Some task force members seemed intrigued by what Curtiss presented, although no decisions were made on how to proceed. There also was discussion of the possibility that, when the task force presents its report to the General Assembly in 2006, perhaps things could be considered differently there.
Gradye Parsons, who works in the Office of the General Assembly and is a staff liaison to the task force, visited the Uniting Churches in Australia assembly this summer — where the Australian assembly debated the question of ordaining homosexuals, using a consensus model of decision-making (although, ultimately, it did come down to a vote).
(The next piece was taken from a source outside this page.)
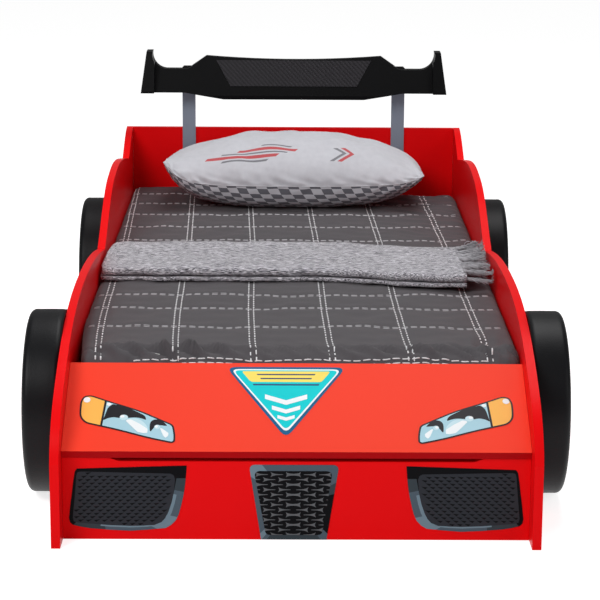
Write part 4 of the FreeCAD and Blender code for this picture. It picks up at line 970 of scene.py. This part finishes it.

Parsons raised the idea of perhaps having a plenary session in 2006 dedicated to an initial discussion of the task force recommendations — with no voting intended — before the commissioners are sent off to committees to discuss that and other business.
Barbara Wheeler, the president of Auburn Seminary, said “the possibility that Presbyterians might actually do business differently,” drawing from other Reformed bodies and perhaps even other places, had never before occurred to her. (“I just thought Robert’s Rules were handed down with the tablets on Sinai,” Wheeler joked.)
And task force members acknowledged the difficulty they face in communicating to the rest of the church their ideas — not just their conclusions, but the process they’re going through of building community and trust. “I think that we are going to be in for a time of suffering as a task force,” Curtiss said at one point, addressing the concern some task force members have that the church is expecting great things of it, but may not be willing to embrace what the task force has to say.
John Wilkinson, a pastor from Rochester, N.Y., said he keeps thinking of how well people need to know one another to reach the kind of trust and mutual respect this task force has achieved over the last two years.
How will it be possible for a General Assembly to do that, asked Mike Loudon, a pastor from Florida. After they make their report, “will we just fall back into business as usual, taking sides and picking up swords?”